Gray's assistant, the compassionate and nurturing Seela Murr (Sara Robinson), comes up with a script by a local college student that seems to fill the bill. So they schedule auditions.
The trick is to find an actor willing to die onstage. That's no small feat, but oddly enough one such person surfaces when Tony Slab (Dan Visser) actually seems eager to play the role.
He sees it as a chance at immortality when Gray promises him enduring notoriety for years to come. Besides, he was thinking of suicide anyway.

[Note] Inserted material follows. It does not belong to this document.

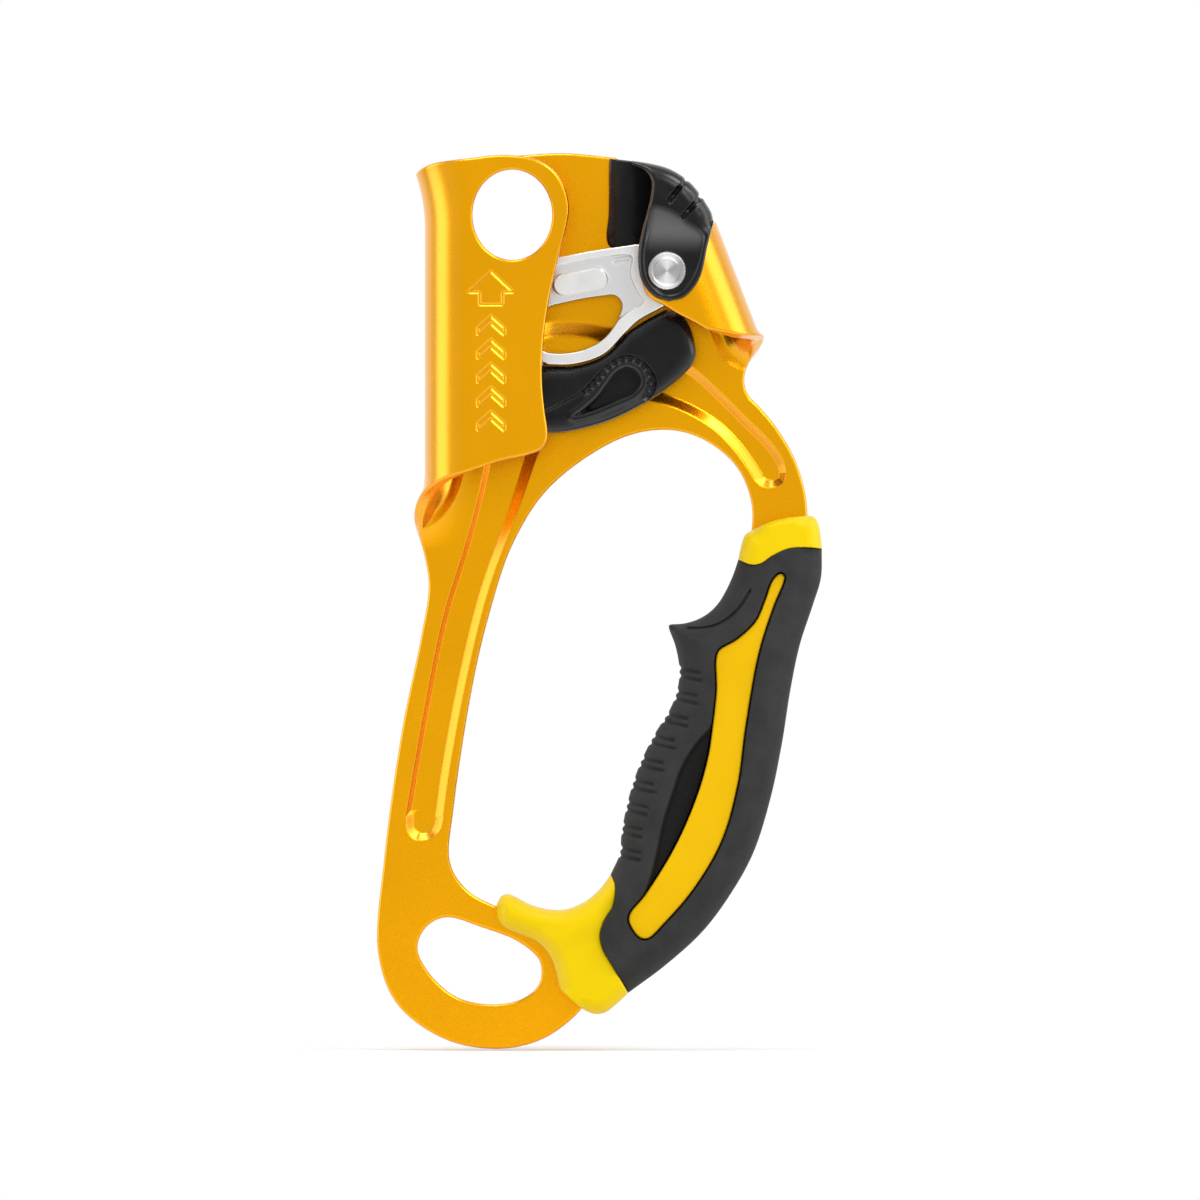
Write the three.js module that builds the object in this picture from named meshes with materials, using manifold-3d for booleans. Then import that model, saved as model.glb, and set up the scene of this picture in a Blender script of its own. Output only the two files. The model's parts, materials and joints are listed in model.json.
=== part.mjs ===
// Handled rope clamp (ascender), in millimetres. +X is to the right, +Z is up along the rope and -Y is the front.
// The origin is on the rope's centre line, level with the cam axle. Outlines are drawn in X and Z.
import * as THREE from 'three';
import { mergeVertices } from 'three/addons/utils/BufferGeometryUtils.js';
import Module from 'manifold-3d';

const wasm = await Module();
wasm.setup();

// Sheet metal
const SHEET = 3.2;                     // thickness of the frame's aluminium
const BEND_OUT = 10.5;                 // outer radius of both folds, and half the frame's depth
const BEND_IN = BEND_OUT - SHEET;
const GAP = 0.3;                       // clearance between neighbouring pieces
const SHUT_LINE = 0.45;                // clearance between the grip's two plastics, in outline
const CLIP_HOLE = { x: 8.6, z: 11.9, rx: 8.65, rz: 9.8 };
const GROOVE_DEPTH = 1.2;              // pressed grooves of the spine and the arm
const BEVEL_STEPS = 2;                 // facets of a rounded edge
// The fold beside the pivot leans out at the bottom
const LEAN = THREE.MathUtils.degToRad(21);
const PIVOT_FOLD = { x: 48.2, z: -6.56, top: 14.5 };
// Cam and its axle
const AXLE = { x: 42.2, z: -0.3, r: 3.0, headR: 4.15 };
const BORE_R = AXLE.r + 0.35;          // of everything that is threaded on the axle
const CAM_HALF = 4.8;                  // half the cam's width
const HUB = { r: 6.4, reliefR: 7.2, back: 0.8 };
const WASHER_R = 5.1;
const WASHER_FACE = BEND_IN - 0.4;     // washers stop short of where the fold starts to curve
const FACE = { r: 48.1, at: 12, first: 10.5, last: 30, rows: 9, tooth: 0.9 };
// Trigger, hinged on a tongue of the cam
const PIN = { x: 9.8, z: -25.6, r: 1.4 };
const TRIGGER_HALF = 4.4;
const TRIGGER_ROUND = 2.2;             // its rounded edges clear the inside of the pivot fold
const SLOT_HALF = 2.6;
const TONGUE = { front: -2.3, back: 0.3, r: 4.2 };
// Thumb cap and grip
const CAP_SKIN = 1.5;                  // side walls of the cap
const GRIP_MIDDLE = BEND_OUT - SHEET / 2;
const GRIP_HALF = 12;                  // half the rubber's depth
const GRIP_ROUND = 3.2;                // rounding of the rubber's edges
const WINDOW_HALF = 11.4;              // half the depth over the two coloured strips
const COLLAR_HALF = 8.5;
const GUARD_HALF = 9.5;
const SLEEVE_HALF = 4.2;               // half the depth of the hard sleeve inside the rubber
const SLEEVE_WALL = 2.4;

const radians = THREE.MathUtils.degToRad;

// ---- Outlines ----

// A smooth line through a few points, as short straight steps.
function curve(points, perSpan = 2, closed = false) {
  const through = points.map(([x, z]) => new THREE.Vector3(x, z, 0));
  const spans = closed ? points.length : points.length - 1;
  const line = new THREE.CatmullRomCurve3(through, closed, 'centripetal').getPoints(perSpan * spans);
  if (closed) line.pop();
  return line.map((p) => [p.x, p.y]);
}

function arc(x, z, r, from, to, steps) {
  return Array.from({ length: steps + 1 }, (_, i) => {
    const angle = radians(from + ((to - from) * i) / steps);
    return [x + r * Math.cos(angle), z + r * Math.sin(angle)];
  });
}

function ellipse({ x, z, rx, rz }, steps) {
  return arc(0, 0, 1, 0, 360, steps).slice(0, -1).map(([u, v]) => [x + u * rx, z + v * rz]);
}

function circle(x, z, r, steps) {
  return ellipse({ x, z, rx: r, rz: r }, steps);
}

// Stretches of an outline end to end, without doubled points.
function join(...stretches) {
  const points = stretches.flat();
  return points.filter(([x, z], i) => {
    const [u, v] = points[(i + points.length - 1) % points.length];
    return Math.hypot(x - u, z - v) > 0.05;
  });
}

// The outline moved outward by a distance, or inward if it is negative.
function grown(points, distance) {
  const side = THREE.ShapeUtils.isClockWise(points.map(([x, z]) => new THREE.Vector2(x, z))) ? -1 : 1;
  return points.map(([x, z], i) => {
    const [px, pz] = points[(i + points.length - 1) % points.length];
    const [nx, nz] = points[(i + 1) % points.length];
    const along = new THREE.Vector2(nx - px, nz - pz).normalize();
    return [x + along.y * side * distance, z - along.x * side * distance];
  });
}

// ---- Solids ----

function toSolid(geometry) {
  geometry.deleteAttribute('normal');
  geometry.deleteAttribute('uv');
  const merged = mergeVertices(geometry, 1e-4);
  return new wasm.Manifold(new wasm.Mesh({
    numProp: 3,
    vertProperties: new Float32Array(merged.attributes.position.array),
    triVerts: new Uint32Array(merged.index.array),
  }));
}

function toMesh(name, solid, material) {
  const { vertProperties, triVerts } = solid.getMesh();
  const geometry = new THREE.BufferGeometry();
  geometry.setAttribute('position', new THREE.BufferAttribute(vertProperties, 3));
  geometry.setIndex(new THREE.BufferAttribute(triVerts, 1));
  geometry.computeVertexNormals();
  const mesh = new THREE.Mesh(geometry, material);
  mesh.name = name;
  return mesh;
}

// An outline extruded in depth from front to back. With a bevel, its layers step in towards both faces on a
// quarter circle.
function slab(points, front, back, bevel = 0) {
  const shape = new THREE.Shape(points.map(([x, z]) => new THREE.Vector2(x, z)));
  const layers = bevel > 0 ? 2 * BEVEL_STEPS + 1 : 1;
  const geometry = new THREE.ExtrudeGeometry(shape, { depth: layers, steps: layers, bevelEnabled: false });
  const place = geometry.attributes.position;
  const key = (x, z) => `${Math.fround(x)} ${Math.fround(z)}`;
  const order = new Map(points.map(([x, z], i) => [key(x, z), i]));
  const rings = Array.from({ length: layers + 1 }, (_, layer) => {
    const turn = radians(90 * Math.min(1, layer / BEVEL_STEPS, (layers - layer) / BEVEL_STEPS));
    const depth = bevel * (1 - Math.cos(turn));
    const outline = bevel > 0 ? grown(points, -bevel * (1 - Math.sin(turn))) : points;
    return { y: 2 * layer < layers ? back - depth : front + depth, outline };
  });
  for (let i = 0; i < place.count; i++) {
    const { y, outline } = rings[Math.round(place.getZ(i))];
    const [x, z] = outline[order.get(key(place.getX(i), place.getY(i)))];
    place.setXYZ(i, x, y, z);
  }
  return toSolid(geometry);
}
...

Things continue to fall into place when an actor willing to do the killing steps forward. Rale Kilbourne (Cedric L. Hayes) seems unconcerned with the aftermath of carrying out the demands of the role since he's feeling lonely for the prison from which he was recently released and would actually like to go back.
Gray and Murr next need to find a financial backer so their grand plan to lure playgoers back will reach a sizable enough audience to have the desired effect. They find one in Mr. Caesar (Jesse Glenn), a Howard Hughes-type weirdo with a lot of money and even more childlike quirks. Mr. Caesar never speaks, but his "mouthpiece," Effrin (Jordan Climie), seems to read his thoughts and express his wishes.
When Gray is unhappy with the 750-seat theater Effrin first offers, Caesar manages to secure national television as the venue for Gray's play. With that irony in place, things start to unravel a bit.
Director Nathan Pease set his stage on a platform shrouded in black and broken up by working TV screens. If that's not symbolic enough, the script itself is loaded with wacky metaphors.
We've come to expect unusual and interesting things from FCT, and "Slab" certainly fits that mold. It's comical, quirky, and only a bit disturbing.
"Slab" continues at 8 p.m. today and Thursday through Dec. 10.